Set the following entries down again exactly, line by line.

--- START OF RECORDS SUPPLIED ---

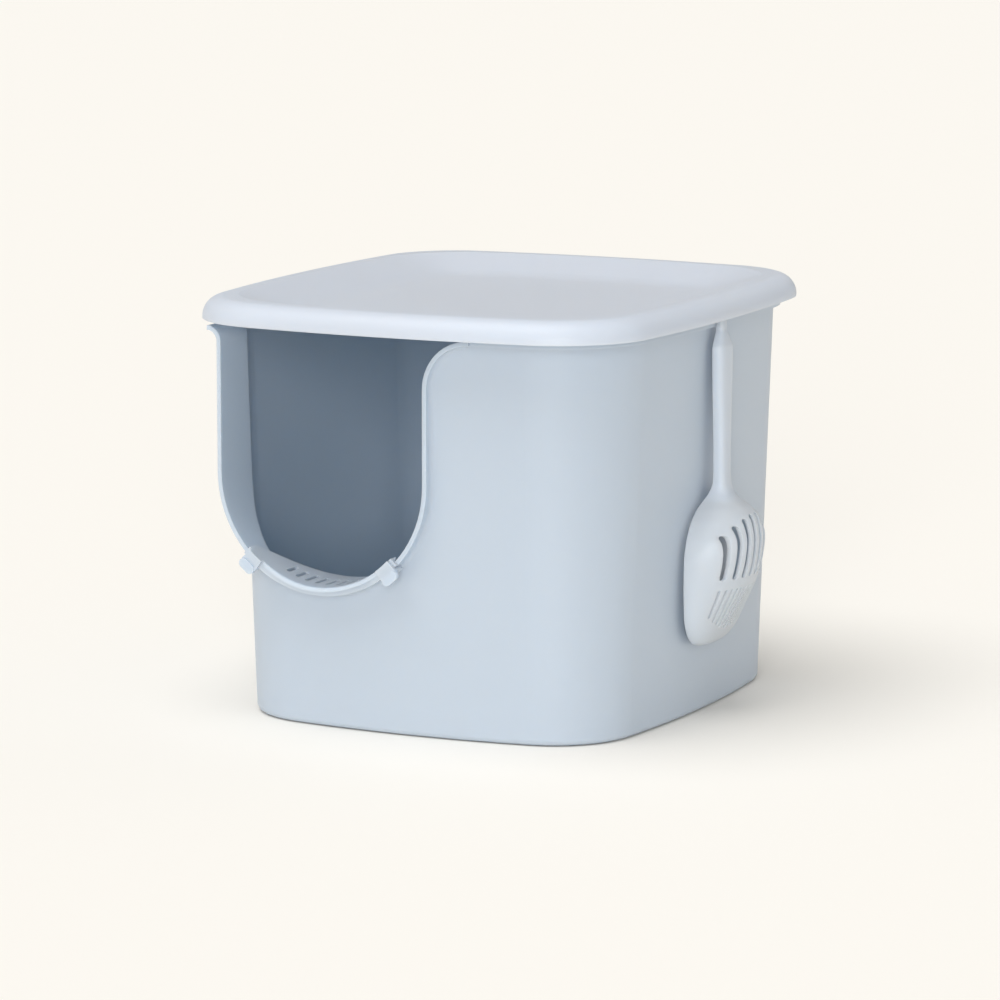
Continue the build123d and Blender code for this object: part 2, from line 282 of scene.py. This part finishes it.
def cut(obj, tool):
    """Takes a tool's volume out of an object and removes the tool."""
    modifier = obj.modifiers.new("cut", "BOOLEAN")
    modifier.operation = "DIFFERENCE"
    modifier.solver = "EXACT"
    modifier.object = tool
    settled = obj.evaluated_get(bpy.context.evaluated_depsgraph_get())
    mesh = bpy.data.meshes.new_from_object(settled)
    obj.modifiers.clear()
    obj.data = mesh
    bpy.data.objects.remove(tool)


def make_scoop(material):
    """The scoop's smooth skin over the CAD solid, with the same height, width, depth and slots."""
    heights = []
    for a, b in zip(SCOOP_SECTIONS, SCOOP_SECTIONS[1:]):
        heights += [a[0] + (b[0] - a[0]) * i / SECTION_STEPS for i in range(SECTION_STEPS)]
    heights.append(SCOOP_SECTIONS[-1][0])
    skin = loft_mesh("scoop_skin", [scoop_ring(z, 0.0, 0.0) for z in heights])
    inside = [HOLLOW_LOW] + [z for z in heights if HOLLOW_LOW < z < HOLLOW_HIGH] + [HOLLOW_HIGH]
    cut(skin, loft_mesh("hollow", [scoop_ring(z, SCOOP_WALL, HOLLOW_BACK) for z in inside]))
    for count, width, pitch, top, foot, top_bend, foot_bend in (WIDE_SLOTS, FINE_SLOTS):
        for index in range(count):
            y = pitch * (index - (count - 1) / 2)
            low = foot + foot_bend * y**2
            high = top + top_bend * y**2
            cut(skin, loft_mesh("slot", slot_rings(SCOOP_Y + y, low, high, width)))
    skin.data.materials.clear()
    skin.data.materials.append(material)
    skin.data.polygons.foreach_set("use_smooth", [True] * len(skin.data.polygons))
    skin.data.set_sharp_from_angle(angle=SHARP_ANGLE)
    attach(skin, "scoop")
    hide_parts("scoop")
    for index, (low, high) in enumerate(HOOK_BOXES):
        corners = (
            (low[0], low[1]),
            (high[0], low[1]),
            (high[0], high[1]),
            (low[0], high[1]),
        )
        rings = [[in_metres(x, y, z) for x, y in corners] for z in (low[2], high[2])]
        hook = loft_mesh(f"scoop_hook_{index}", rings)
        hook.data.materials.append(material)
        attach(hook, "scoop")


def flat_material(name, colour, roughness):
    material = bpy.data.materials.new(name)
    material.use_nodes = True
    shader = material.node_tree.nodes["Principled BSDF"]
    shader.inputs["Base Color"].default_value = (*colour, 1.0)
    shader.inputs["Roughness"].default_value = roughness
    shader.inputs["Specular IOR Level"].default_value = 0.1
    return material


def make_floor():
    bpy.ops.mesh.primitive_plane_add(size=FLOOR_SIZE, location=(0.0, 0.0, -FLOOR_DROP))
    floor = bpy.context.object
    floor.name = "floor"
    floor.data.materials.append(flat_material("floor", FLOOR_COLOUR, 0.9))


def make_light():
    world = bpy.data.worlds.new("studio")
    world.use_nodes = True
    background = world.node_tree.nodes["Background"]
    background.inputs["Color"].default_value = SKY_COLOUR
    background.inputs["Strength"].default_value = SKY_STRENGTH
    bpy.context.scene.world = world
    sun_light(*KEY_LIGHT)
    sun_light(*FILL_LIGHT)
    bpy.context.scene.view_settings.view_transform = "Standard"


make_camera()
make_floor()
make_light()
give("tub", plastic("tub_plastic", TUB_COLOUR))
give("lid", plastic("lid_plastic", LID_COLOUR))
pedal_material = plastic("pedal_plastic", PEDAL_COLOUR)
for part in ("entry_pedal", "pedal_clip_left", "pedal_clip_right"):
    give(part, pedal_material)
scoop_material = plastic("scoop_plastic", SCOOP_COLOUR)
give("scoop", scoop_material)
make_scoop(scoop_material)
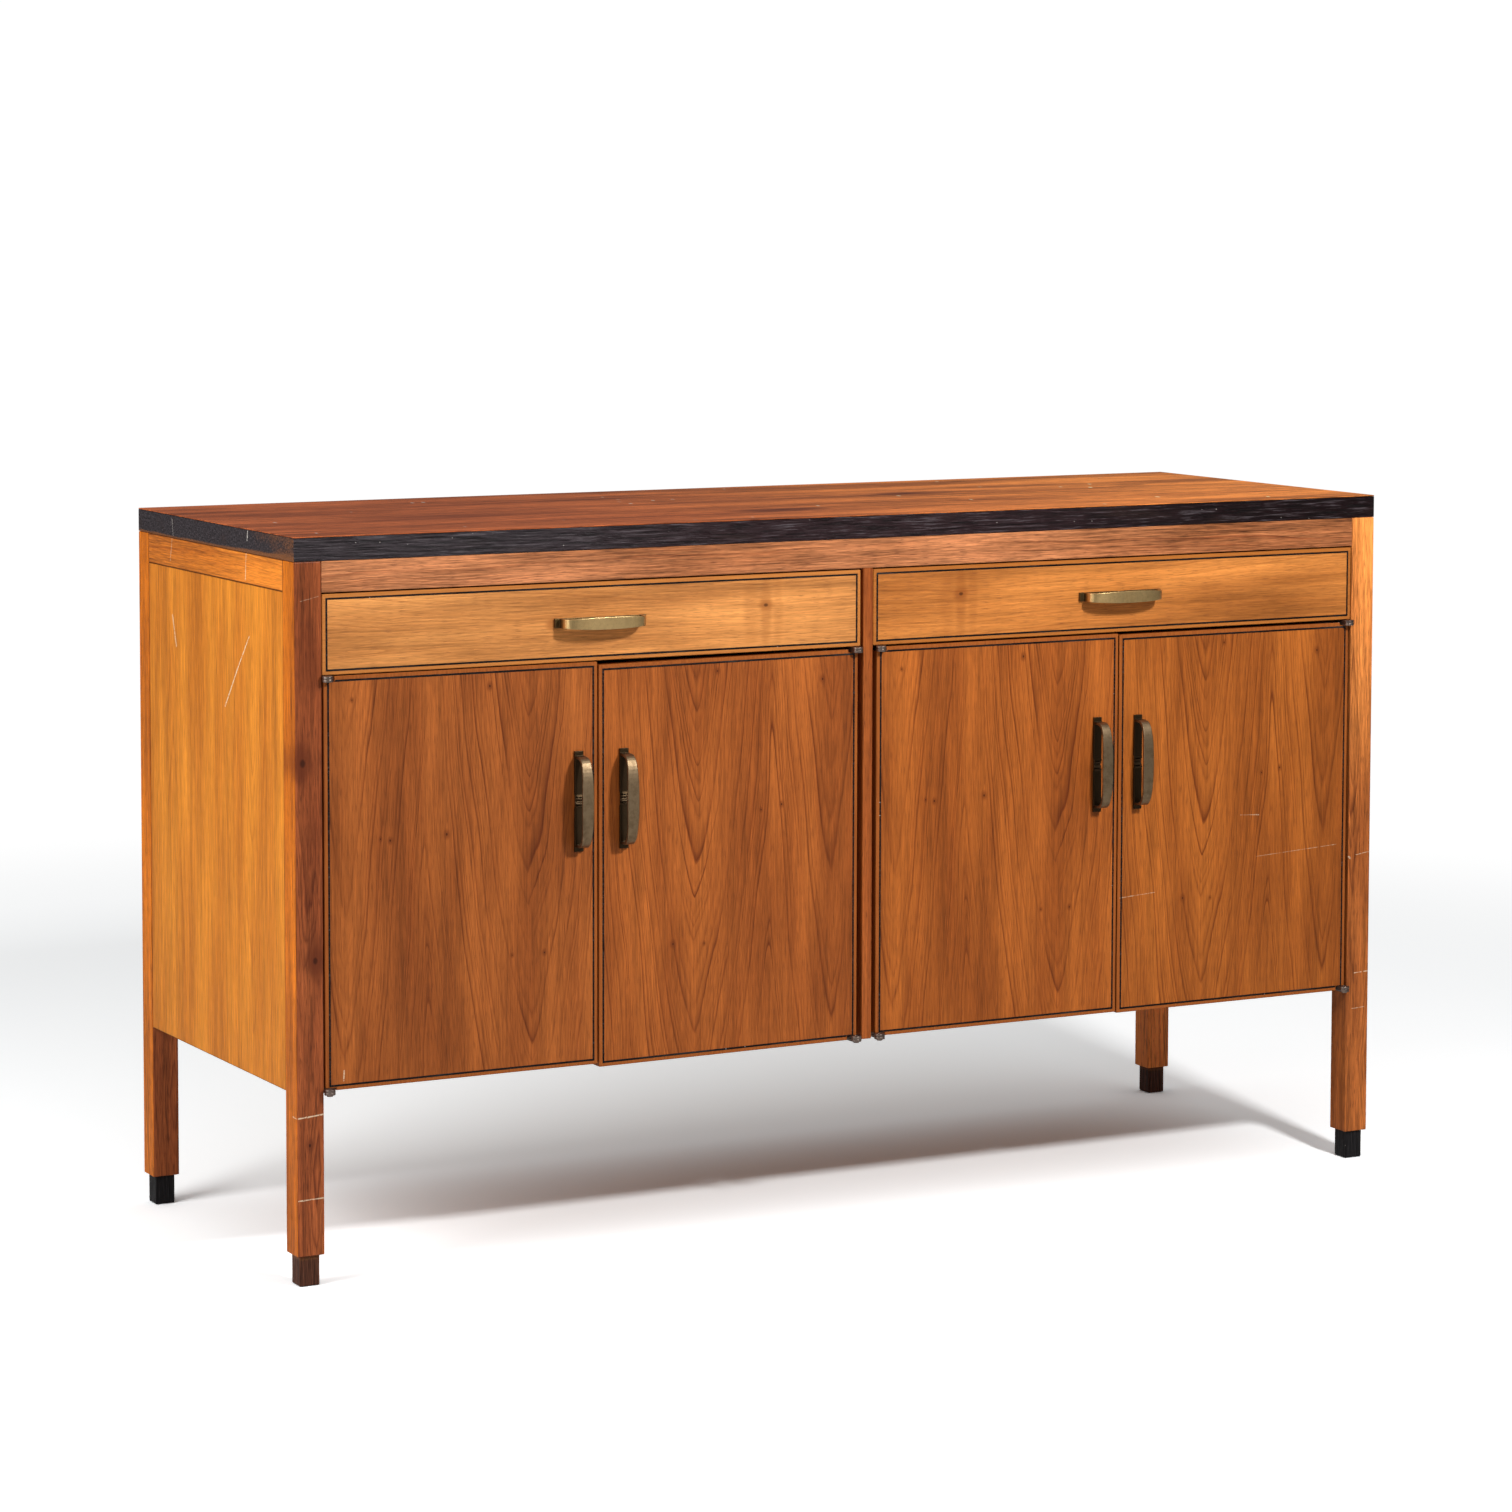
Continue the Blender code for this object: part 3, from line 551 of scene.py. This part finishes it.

--- END OF RECORDS SUPPLIED ---

■ **TASK OUTPUT**:
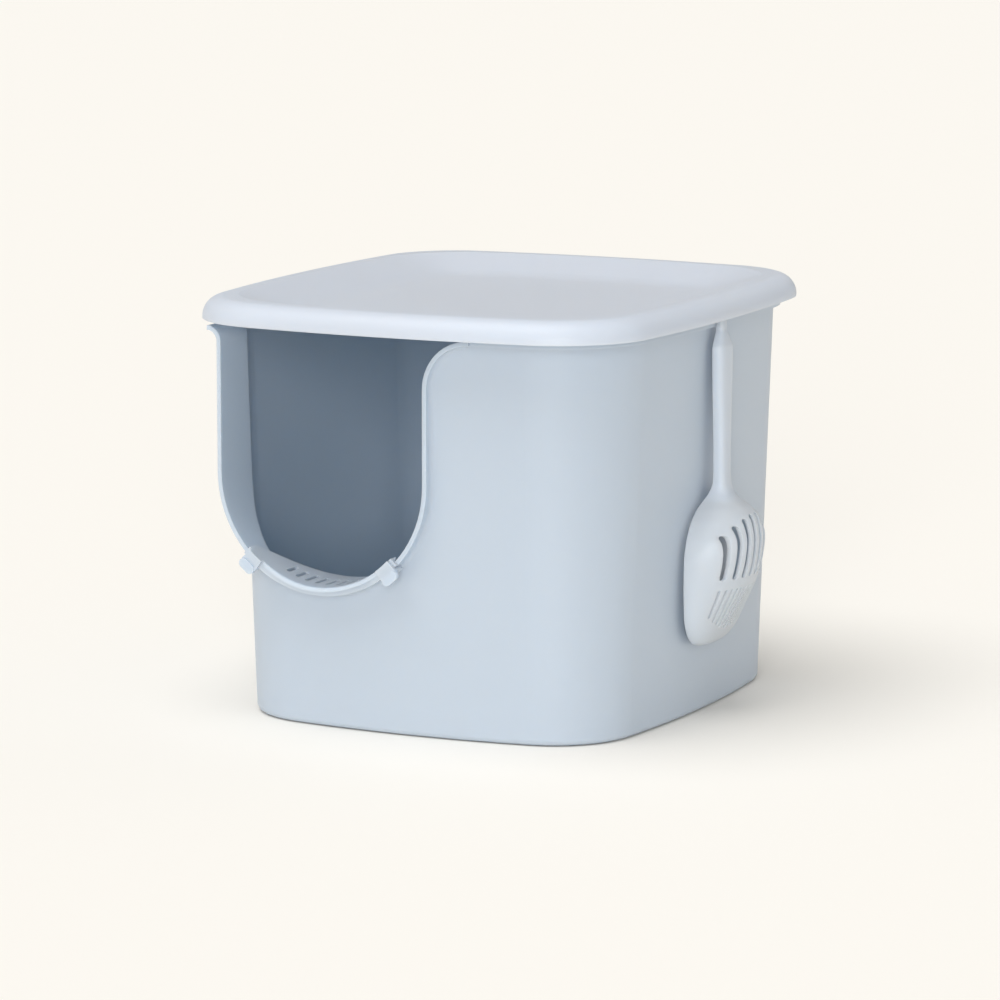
Continue the build123d and Blender code for this object: part 2, from line 282 of scene.py. This part finishes it.
def cut(obj, tool):
    """Takes a tool's volume out of an object and removes the tool."""
    modifier = obj.modifiers.new("cut", "BOOLEAN")
    modifier.operation = "DIFFERENCE"
    modifier.solver = "EXACT"
    modifier.object = tool
    settled = obj.evaluated_get(bpy.context.evaluated_depsgraph_get())
    mesh = bpy.data.meshes.new_from_object(settled)
    obj.modifiers.clear()
    obj.data = mesh
    bpy.data.objects.remove(tool)


def make_scoop(material):
    """The scoop's smooth skin over the CAD solid, with the same height, width, depth and slots."""
    heights = []
    for a, b in zip(SCOOP_SECTIONS, SCOOP_SECTIONS[1:]):
        heights += [a[0] + (b[0] - a[0]) * i / SECTION_STEPS for i in range(SECTION_STEPS)]
    heights.append(SCOOP_SECTIONS[-1][0])
    skin = loft_mesh("scoop_skin", [scoop_ring(z, 0.0, 0.0) for z in heights])
    inside = [HOLLOW_LOW] + [z for z in heights if HOLLOW_LOW < z < HOLLOW_HIGH] + [HOLLOW_HIGH]
    cut(skin, loft_mesh("hollow", [scoop_ring(z, SCOOP_WALL, HOLLOW_BACK) for z in inside]))
    for count, width, pitch, top, foot, top_bend, foot_bend in (WIDE_SLOTS, FINE_SLOTS):
        for index in range(count):
            y = pitch * (index - (count - 1) / 2)
            low = foot + foot_bend * y**2
            high = top + top_bend * y**2
            cut(skin, loft_mesh("slot", slot_rings(SCOOP_Y + y, low, high, width)))
    skin.data.materials.clear()
    skin.data.materials.append(material)
    skin.data.polygons.foreach_set("use_smooth", [True] * len(skin.data.polygons))
    skin.data.set_sharp_from_angle(angle=SHARP_ANGLE)
    attach(skin, "scoop")
    hide_parts("scoop")
    for index, (low, high) in enumerate(HOOK_BOXES):
        corners = (
            (low[0], low[1]),
            (high[0], low[1]),
            (high[0], high[1]),
            (low[0], high[1]),
        )
        rings = [[in_metres(x, y, z) for x, y in corners] for z in (low[2], high[2])]
        hook = loft_mesh(f"scoop_hook_{index}", rings)
        hook.data.materials.append(material)
        attach(hook, "scoop")


def flat_material(name, colour, roughness):
    material = bpy.data.materials.new(name)
    material.use_nodes = True
    shader = material.node_tree.nodes["Principled BSDF"]
    shader.inputs["Base Color"].default_value = (*colour, 1.0)
    shader.inputs["Roughness"].default_value = roughness
    shader.inputs["Specular IOR Level"].default_value = 0.1
    return material


def make_floor():
    bpy.ops.mesh.primitive_plane_add(size=FLOOR_SIZE, location=(0.0, 0.0, -FLOOR_DROP))
    floor = bpy.context.object
    floor.name = "floor"
    floor.data.materials.append(flat_material("floor", FLOOR_COLOUR, 0.9))


def make_light():
    world = bpy.data.worlds.new("studio")
    world.use_nodes = True
    background = world.node_tree.nodes["Background"]
    background.inputs["Color"].default_value = SKY_COLOUR
    background.inputs["Strength"].default_value = SKY_STRENGTH
    bpy.context.scene.world = world
    sun_light(*KEY_LIGHT)
    sun_light(*FILL_LIGHT)
    bpy.context.scene.view_settings.view_transform = "Standard"


make_camera()
make_floor()
make_light()
give("tub", plastic("tub_plastic", TUB_COLOUR))
give("lid", plastic("lid_plastic", LID_COLOUR))
pedal_material = plastic("pedal_plastic", PEDAL_COLOUR)
for part in ("entry_pedal", "pedal_clip_left", "pedal_clip_right"):
    give(part, pedal_material)
scoop_material = plastic("scoop_plastic", SCOOP_COLOUR)
give("scoop", scoop_material)
make_scoop(scoop_material)
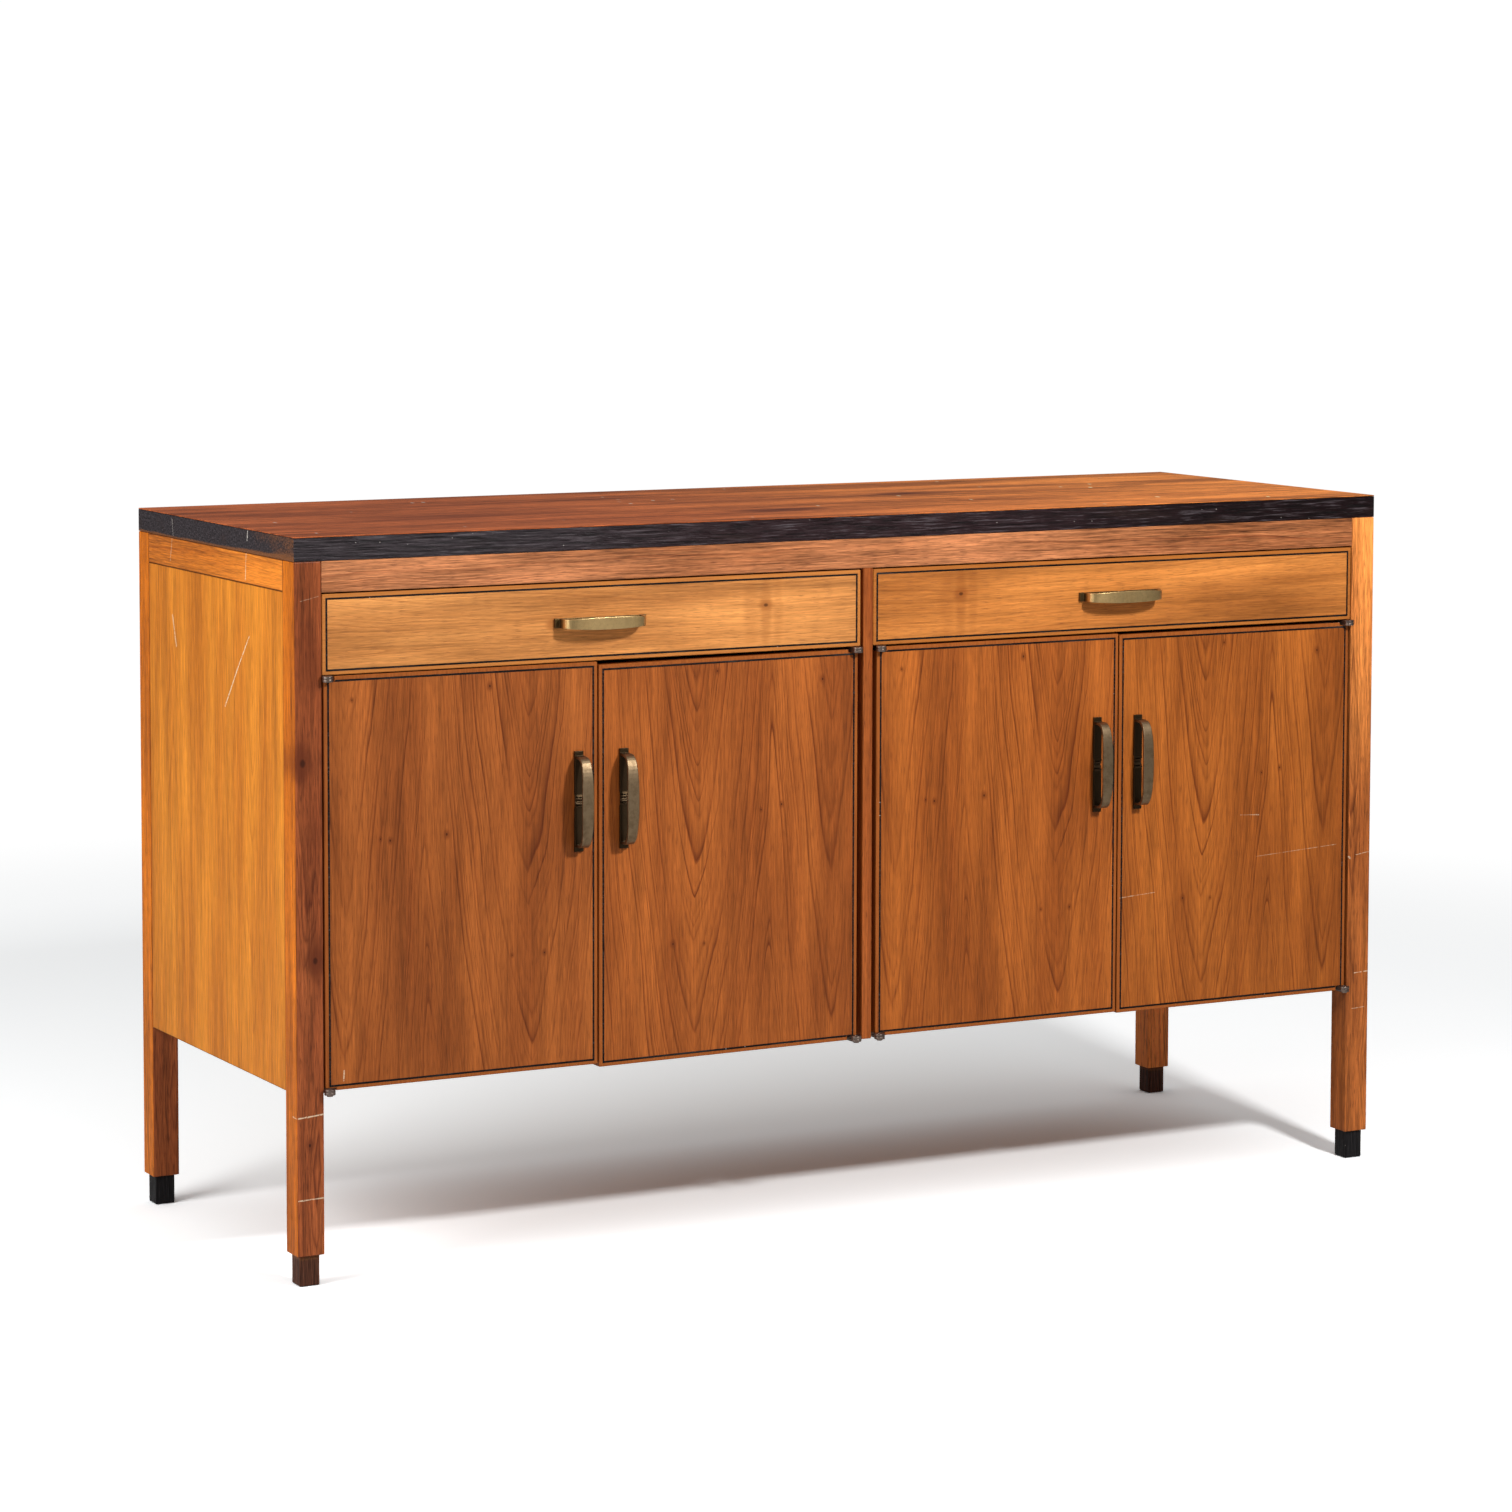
Continue the Blender code for this object: part 3, from line 551 of scene.py. This part finishes it.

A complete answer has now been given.